If you're looking to retire somewhere in tropical or subtropical Asia, timing doesn't matter too much - with the exception of avoiding monsoons. But if you are looking to spend time in Europe or in a mediterranean climate, you have the flexibility to pick the best of seasons and miss winter if you are not a skier or love the cold.
The Internet and all things digital has made it easier to both travel and live overseas, keep in contact and manage your financial affairs. You can now:
- Book long-term accommodation in your preferred country directly, while also renting out your house in Australia, if that's your preference. Our recommendation in the latter case though is that you appoint a property manager in Australia - it's tax-deductible and relying on family and friends is just not fair, or practical, in the long-term.
- In Europe it's even possible to lease or rent cars on a long-term/monthly basis. Elsewhere, even renting cars when required, or locating yourself in city locations that don't require a car, is still going to be cheaper than owning a car.
- Bank and superannuation accounts can be managed through the Internet, and international money transfers just as easily. Look beyond the Australian banks for transferring money in and out of Australia, as banks usually represent the highest cost approach. For foreign currency transfers, OFX, an ASX listed company, is a very good alternative.
- Apply for and sometimes even extend travel insurance while overseas - see below
Australian sometimes forget that we have a very good healthcare system, on any basis of comparison.

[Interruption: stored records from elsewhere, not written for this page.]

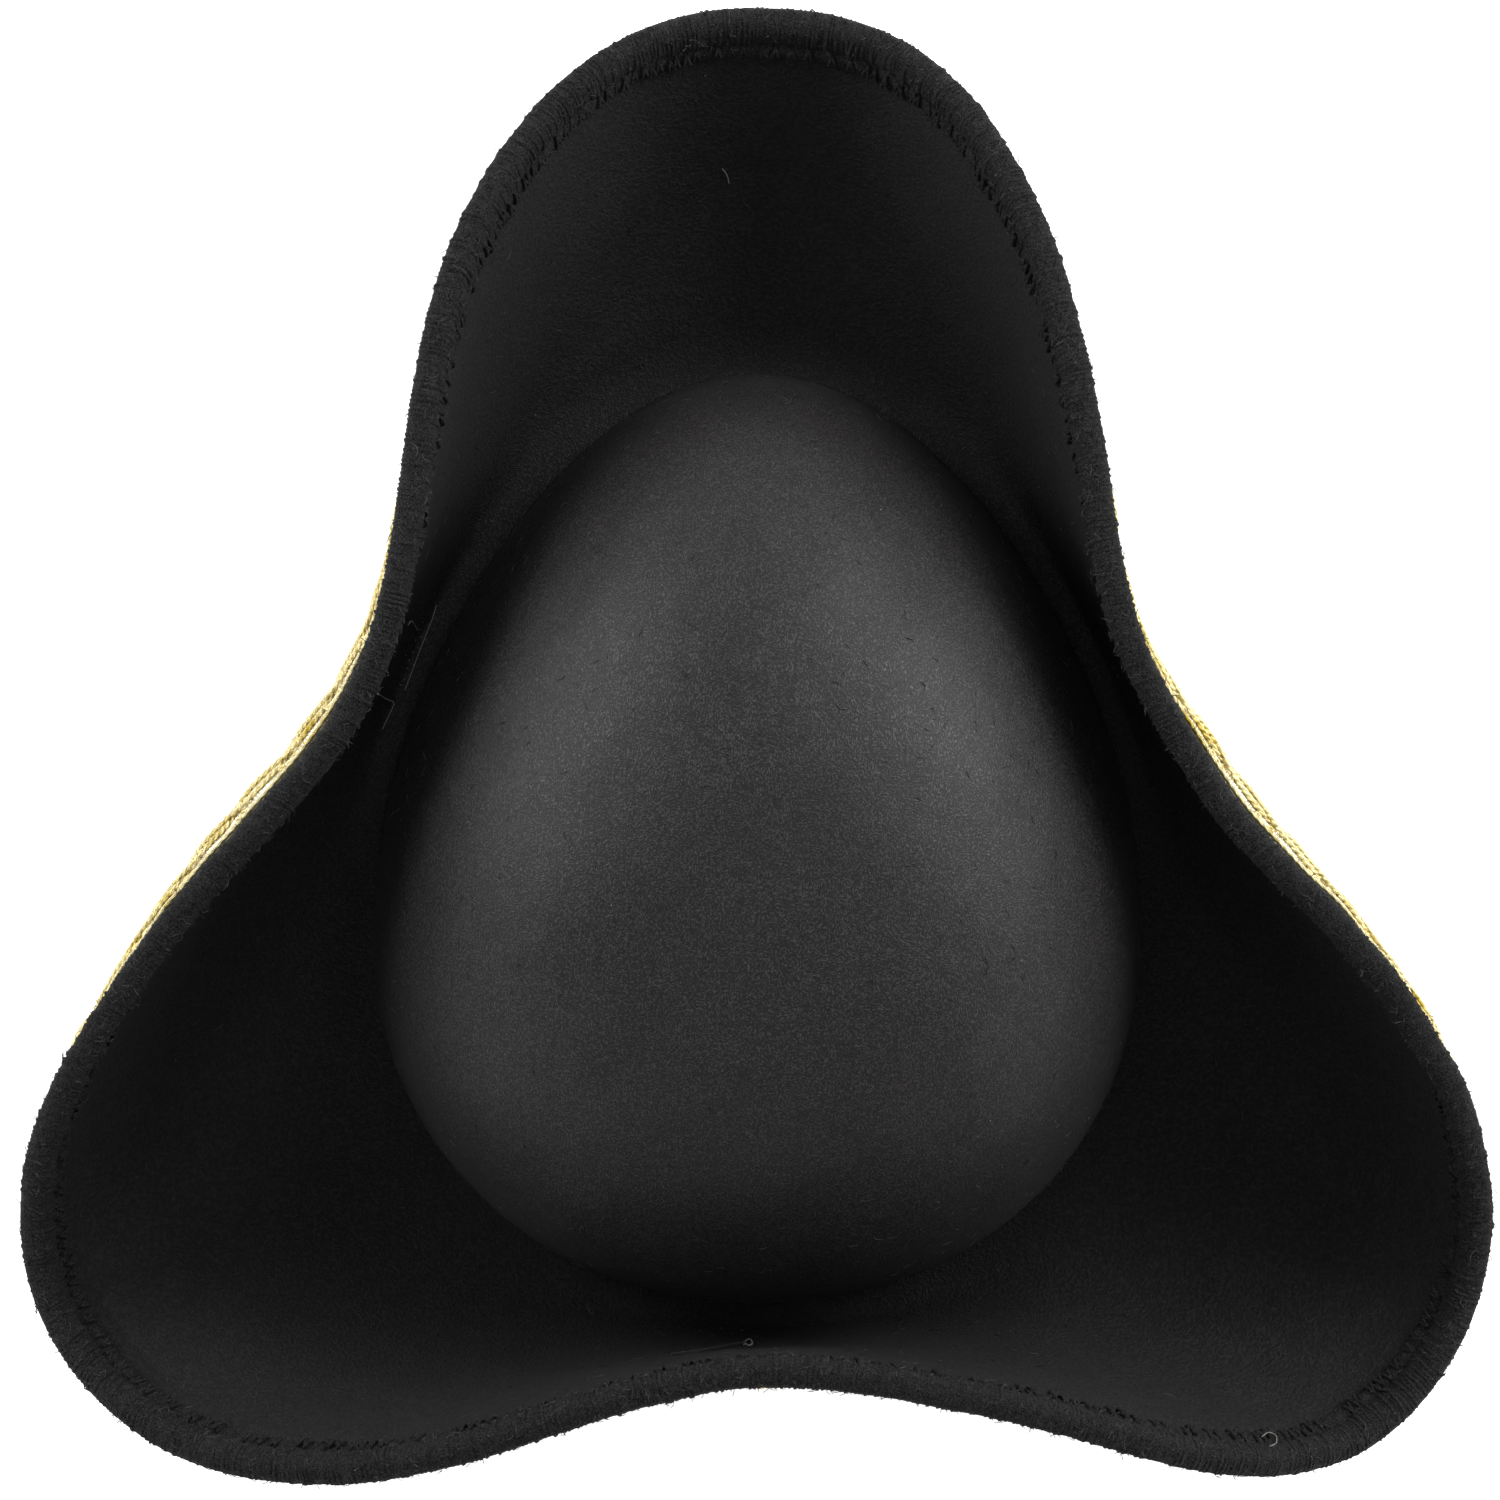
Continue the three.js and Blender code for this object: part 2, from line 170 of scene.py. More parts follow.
class HatForm:
    """Middle of the felt, in millimetres from the crown's axis, and what lies on it."""

    def __init__(self, sizes, braid):
        self.half_felt = sizes.felt_thickness / MILLIMETRE / 2
        self.crown_height = sizes.crown_height / MILLIMETRE
        self.brim_width = sizes.brim_width / MILLIMETRE
        self.unevenness = sizes.unevenness / MILLIMETRE
        self.width, self.reach, self.lean = fold_curves()
        degrees = np.radians(np.arange(181))
        peak = (np.sin(degrees) * (1 - CROWN_NARROWING * np.cos(degrees))).max()
        self.half_width = (sizes.crown_width / MILLIMETRE / 2 - self.half_felt) / peak
        self.half_length = sizes.crown_length / MILLIMETRE / 2 - self.half_felt
        self.braid_top = braid.top / MILLIMETRE
        self.braid_width = braid.width / MILLIMETRE
        self.braid_middle = self.braid_top + self.braid_width / 2
        every_turn = np.arange(361.0)
        line = self.points(every_turn, self.brim(every_turn, self.braid_middle))[:, 0]
        steps = np.linalg.norm(np.diff(line, axis=0), axis=1)
        self.turn_lengths = np.concatenate([[0.0], np.cumsum(steps)])
        self.length = self.turn_lengths[-1]
        self.eyes = round(self.length / (braid.eye_pitch / MILLIMETRE))
        self.pitch = self.length / self.eyes
        self.shift = np.zeros(3)
        self.table = None

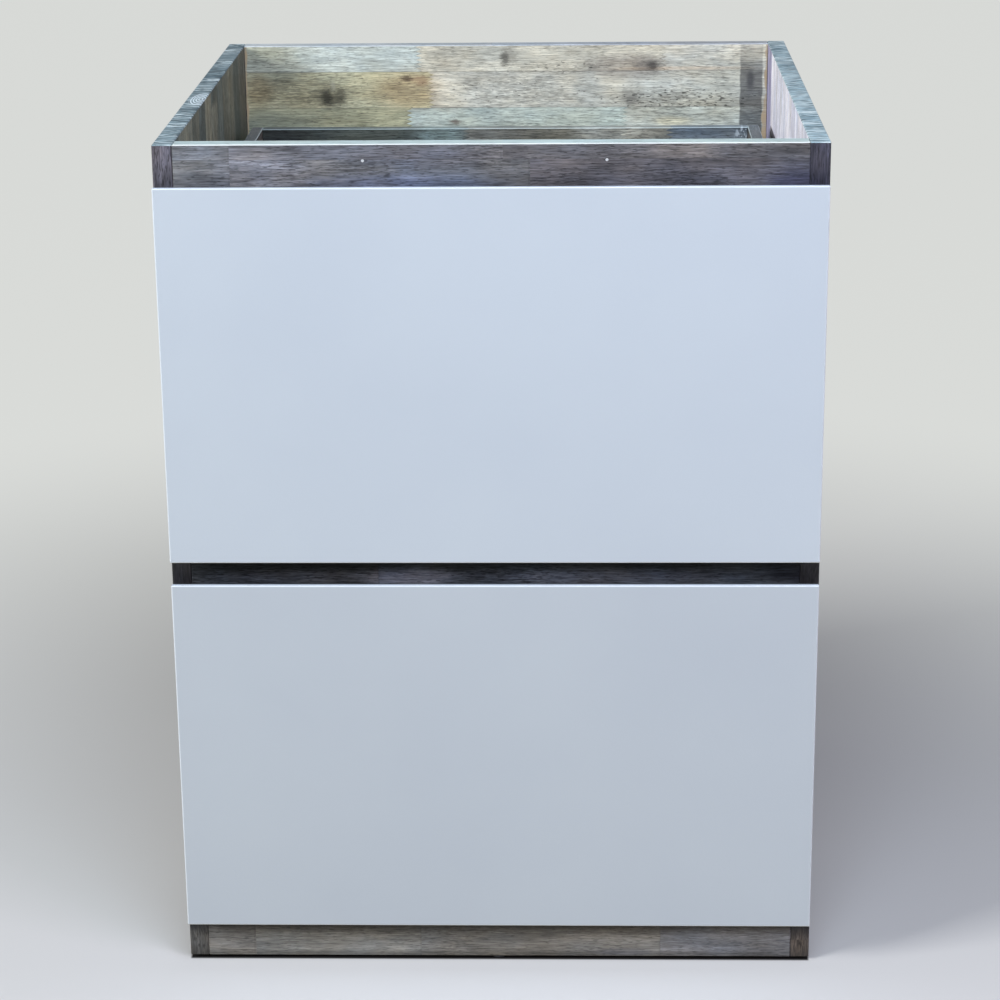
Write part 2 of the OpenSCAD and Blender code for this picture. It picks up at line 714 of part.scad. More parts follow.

Neither Australian health funds under domestic policies or Medicare however provide cover outside Australia and unless you somehow have access to the local healthcare system, and it is of good quality, you need to make separate arrangements to ensure that you have health insurance that provides cover both locally and will cover the cost of repatriations to Australia when it if major health issues arise. You also need to bear in mind that we believe there is an increasing likelihood that access to Medicare will be dependent on your being an Australian tax resident - limiting the ability of Australians living overseas to return to Australia on a short term basis for medical and hospital assistance.
To be frank, comprehensive International health insurance is an expensive proposition; the cost increases directly with age and cover is usually not available for pre-existing conditions. Not arranging cover should not be considered an option, the risk is too significant, unless the country of residency has a reciprocal healthcare agreement with Australia and therefore you have access to public health facilities.
However, if you're not staying permanently overseas and remain an Australian resident then you can take out Australian travel insurance - which is becoming more flexible in terms of offering covering to individuals even in their 80's, although costs rise significantly after age 70. While travel insurance might only cover emergency health conditions (and you need to read the fine print carefully), it should include emergency repatriation to Australia. Repatriation can be enormously expensive and you must ensure adequate cover.
Try before you buy!
Even if you have your heart set on moving overseas to live on a permanent basis, we would still suggest that you try it initially for six months, just to be absolutely certain that it's the right thing to do in the long-term!